Go-live planning should define cutover ownership by hour, reconciliation checkpoints, command center structure, and issue severity rules. Hypercare support should include functional, technical, integration, and data specialists with clear triage paths. Executive governance remains essential after launch because early enhancement requests can either improve adoption or destabilize the new baseline. Continuous improvement should therefore be managed through a prioritized backlog tied to business ROI, compliance needs, and enterprise scalability rather than through ad hoc requests.
Executive Conclusion
Manufacturing ERP migration sequencing is ultimately a governance decision expressed through process design, data discipline, and cutover timing. The safest path is rarely the fastest-looking one. Enterprises that align plant operations, procurement, and finance through a dependency-led sequence create better conditions for inventory accuracy, supplier continuity, financial control, and user adoption. In Odoo, that means building the control backbone first, introducing plant execution according to readiness, and treating integrations, data, and testing as first-class workstreams rather than technical afterthoughts.

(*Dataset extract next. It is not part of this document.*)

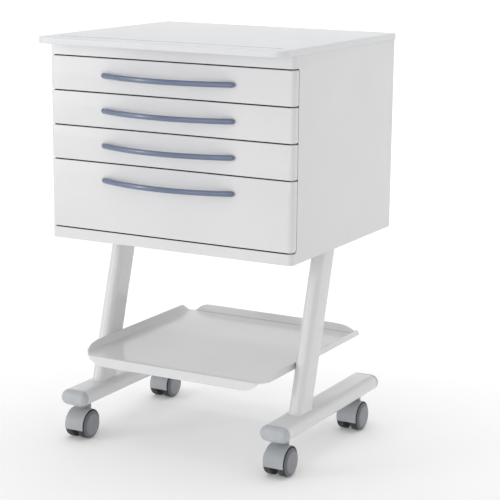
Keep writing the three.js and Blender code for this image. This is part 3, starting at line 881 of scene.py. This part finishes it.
def make_hood_lips(place, axle):
    """A black lip inside each rim of the shield, which closes the gap to the wheel."""
    outer = HOOD_RADIUS - HOOD_SKIN - 0.2
    inner = outer - 1.5
    near, far = HOOD_HALF - 1.6, HOOD_HALF - 0.3
    for hand, way in zip(SIDES, (-1, 1)):
        corners = ((near, outer), (far, outer), (far, inner), (near, inner))
        lip = sweep_hood(axle, [(way * x, r) for x, r in corners], start=12, sweep=178)
        new_piece(f"hood_lip_{hand}_{place}", lip, RUBBER, "black_rubber", f"swivel_{place}")


def hood_web(axle):
    """The plate between the wheels: a half disc under the shield, and a boss round the axle."""
    half, boss = 6.4, 11.5
    rim = HOOD_RADIUS - HOOD_SKIN + 0.4
    end = math.degrees(math.acos(boss / rim))
    profile = arc((axle.y, axle.z), boss, 180, 360, 16)
    profile += arc((axle.y, axle.z), rim, 4, 180 - end, 30)
    return loft([[(axle.x + x, y, z) for y, z in profile] for x in (-half, half)])


def hood_collar(axle, stem, top):
    """The neck round the stem: it flares where it meets the shield and is flat on top."""
    radius, steps, ease = 11.0, 48, 0.7

    def crest(y):
        """Height of the shield over a place, less a little so that the neck sinks into it."""
        return axle.z + math.sqrt(HOOD_RADIUS**2 - (y - axle.y) ** 2) - 0.5

    rings = []
    for r, lift in ((radius + 2.4, 0.0), (radius + 0.9, 1.6), (radius, 4.0)):
        around = circle((stem.x, stem.y), r, steps)
        rings.append([(x, y, min(crest(y) + lift, top)) for x, y in around])
    for r, z in ((radius, top - ease), (radius - ease, top)):
        rings.append([(x, y, z) for x, y in circle((stem.x, stem.y), r, steps)])
    return loft(rings)


def tyre_profile():
    """A soft tread with a rounded inner shoulder."""
    bore, tread, joint = 12.0, WHEEL_RADIUS, RIM_JOINT
    profile = [(WHEEL_INNER, bore), (WHEEL_INNER, tread - 1.6), (WHEEL_INNER + 0.5, tread - 0.5)]
    profile += [(WHEEL_INNER + 1.6, tread), (joint - 4.0, tread), (joint - 0.6, tread - 1.0)]
    return profile + [(joint, tread - 2.2), (joint, bore)]


def rim_profile():
    """A bowed ring from the tyre to the disc."""
    bore, shoulder, floor = 22.0, WHEEL_RADIUS - 1.0, WHEEL_OUTER - 2.0
    start, reach = RIM_JOINT + 0.2, WHEEL_OUTER - 1.0 - RIM_JOINT - 0.2
    profile = [(RIM_JOINT + 0.1, bore), (RIM_JOINT + 0.1, shoulder - 0.8)]
    for turn in quarter(10):
        bow = (1 - math.cos(turn)) * 0.6 + math.sin(turn) * 0.4
        profile.append((start + reach * math.sin(turn), shoulder - (shoulder - DISC_RADIUS) * bow))
    return profile + [(floor, DISC_RADIUS - 0.4), (floor, bore)]


def disc_profile():
    """A plain disc set into the rim, with an eased edge and a slight crown."""
    back, face = WHEEL_OUTER - 3.2, WHEEL_OUTER
    profile = [(back, DISC_RADIUS - 0.6), (face - 1.1, DISC_RADIUS - 0.25)]
    profile += [(face - 0.6, DISC_RADIUS - 0.45), (face - 0.35, DISC_RADIUS - 1.1)]
    profile += [(face - 0.2, DISC_RADIUS * 0.6), (face, 5.0)]
    return profile + [(face, CORE), (back, CORE)]


def hub_profile():
    """The wheel's hub, round the axle."""
    bore, radius = 3.2, 12.4
    inner, outer = WHEEL_INNER + 0.4, WHEEL_OUTER - 3.0
    return [(inner, bore), (inner, radius), (outer, radius), (outer, bore)]


def make_wheel(hand, row, side):
    """One twin-caster wheel: a soft tyre, a rounded rim, a plain disc in its face and a hub."""
    place = f"{row}_{side}"
    axle = mm_middle(f"caster_axle_{place}")
    way = 1 if hand == "right" else -1
    layers = (
        ("tyre", tyre_profile(), TREAD, (f"wheel_{hand}_{place}",)),
        ("rim", rim_profile(), RIM_GREY, ()),
        ("disc", disc_profile(), DISC_GREY, ()),
        ("hub", hub_profile(), HOOD_GREY, ()),
    )
    for layer, profile, material, stands_for in layers:
        bm = revolve([(way * x, r) for x, r in profile], 72)
        bmesh.ops.translate(bm, vec=axle, verts=bm.verts)
        name, body = f"{layer}_{hand}_{place}", f"roller_{hand}_{place}"
        new_piece(name, bm, material, "wheel_grey", body, replaces=stands_for)


# ------------------------------------------------------------------ CAD nodes that stay

CARRIED = {
    "white_paint": WHITE,
    "worktop_white": TOP_WHITE,
    "slate_blue": SLATE,
    "cap_grey": CAP_GREY,
    "hood_grey": HOOD_GREY,
    "wheel_grey": TREAD,
    "black_rubber": RUBBER,
    "zinc_steel": ZINC,
}


def dress_cad_nodes():
    """Gives every CAD node its finish, and softens the edges of those that are still shown."""
    slots = {part["node"]: part["material_slot"] for part in frame["record"]["subparts"]}
    for name, node in frame["nodes"].items():
        node.data.materials.clear()
        node.data.materials.append(CARRIED[slots[name]])
        if not node.hide_render:
            smooth(node.data, CAD_SHARP)
            soften(node, 0.35 * MM)


# ------------------------------------------------------------------ stage


def make_floor():
    """A pale round floor that sweeps up far away on every side, so no horizon shows."""
    flat, sweep, sides, below = 5200.0, 3800.0, 96, 0.2
    profile = [(flat * (i + 1) / 4, 0.0) for i in range(4)]
    for a in quarter(24)[1:]:
        profile.append((flat + sweep * math.sin(a), sweep * (1 - math.cos(a))))
    rings = []
    for radius, height in profile:
        rings.append([(x, y, height - below) for x, y in circle((0, 0), radius, sides)])
    bm = loft(rings, cap_end=False)
    bmesh.ops.recalc_face_normals(bm, faces=bm.faces)
    mesh = metre_mesh("floor", bm)
    mesh.shade_smooth()
    surface = Surface("floor", srgb(250, 250, 250), 0.7, specular=0.15)
    surface.shader.inputs["Emission Color"].default_value = (1, 1, 1, 1)
    surface.shader.inputs["Emission Strength"].default_value = 0.12
    mesh.materials.append(surface.material)
    link("floor", mesh)


def add_light(name, place, aim, size, power):
    """A rectangular softbox, aimed at a point."""
    data = bpy.data.lights.new(name, "AREA")
    data.shape = "RECTANGLE"
    data.size, data.size_y = size
    data.energy = power
    light = link(name, data)
    light.location = place
    light.rotation_mode = "QUATERNION"
    light.rotation_quaternion = (Vector(aim) - Vector(place)).to_track_quat("-Z", "Y")


def make_studio():
    """Even white surroundings, soft lights from the front and above, and a bright backdrop."""
    world = bpy.data.worlds.new("studio")
    world.use_nodes = True
    background = world.node_tree.nodes["Background"]
    background.inputs["Color"].default_value = (1.0, 1.0, 1.0, 1.0)
    background.inputs["Strength"].default_value = 0.57
    scene = bpy.context.scene
    scene.world = world
    scene.view_settings.view_transform = "Standard"
    scene.view_settings.look = "None"
    scene.view_settings.exposure = 0.0
    middle = (0, 0, 0.5)
    add_light("key", (-3.4, -3.2, 1.6), middle, size=(2.2, 2.6), power=23)
    add_light("streak", (-3.2, -3.4, 1.1), middle, size=(0.35, 2.2), power=18)
    add_light("front", (0.4, -4.4, 1.15), (0, 0, 0.4), size=(3.0, 1.5), power=21)
    add_light("overhead", (-0.2, 0.2, 3.6), middle, size=(3.0, 3.0), power=30)
    add_light("backdrop", (0, 3.2, 4.5), (0, 7.5, 0.5), size=(7.0, 1.5), power=165)


def make_camera():
    """The main viewpoint: from the front right and above, through a long lens."""
    data = bpy.data.cameras.new("camera")
    data.sensor_width = 36
    data.lens = 117.9
    camera = link("camera", data)
    camera.location = (1.7896, -3.1687, 1.221)
    yaw, pitch, roll = 0.4944, 0.2124, 0.0109
    level = math.cos(pitch)
    forward = Vector((-math.sin(yaw) * level, math.cos(yaw) * level, -math.sin(pitch)))
    camera.rotation_mode = "QUATERNION"
    camera.rotation_quaternion = forward.to_track_quat("-Z", "Y") @ Quaternion((0, 0, 1), roll)
    bpy.context.scene.camera = camera


# ------------------------------------------------------------------ the cart

make_camera()
make_studio()
make_floor()

make_cabinet_shell()
make_rail_returns()
make_seals()
make_worktop()
make_shelf()
for drawer in DRAWERS:
    make_drawer_front(drawer)
    make_handle(drawer)
for side in SIDES:
    make_leg(side)
    make_foot_bar(side)
    make_shelf_pad(side)
    for row in ROWS:
        make_foot_cap(row, side)
        make_hood(row, side)
        for hand in SIDES:
            make_wheel(hand, row, side)
dress_cad_nodes()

Executive teams should insist on four outcomes: a clearly approved target operating model, named data ownership, a phased migration plan with explicit exit criteria, and post-go-live governance for optimization. When those conditions are in place, ERP modernization becomes a platform for business process optimization, workflow automation, analytics, and scalable growth rather than a disruptive system replacement. For partners and enterprises that need implementation discipline plus operational resilience, a coordinated model that combines ERP delivery with managed cloud and governance support can materially reduce execution risk.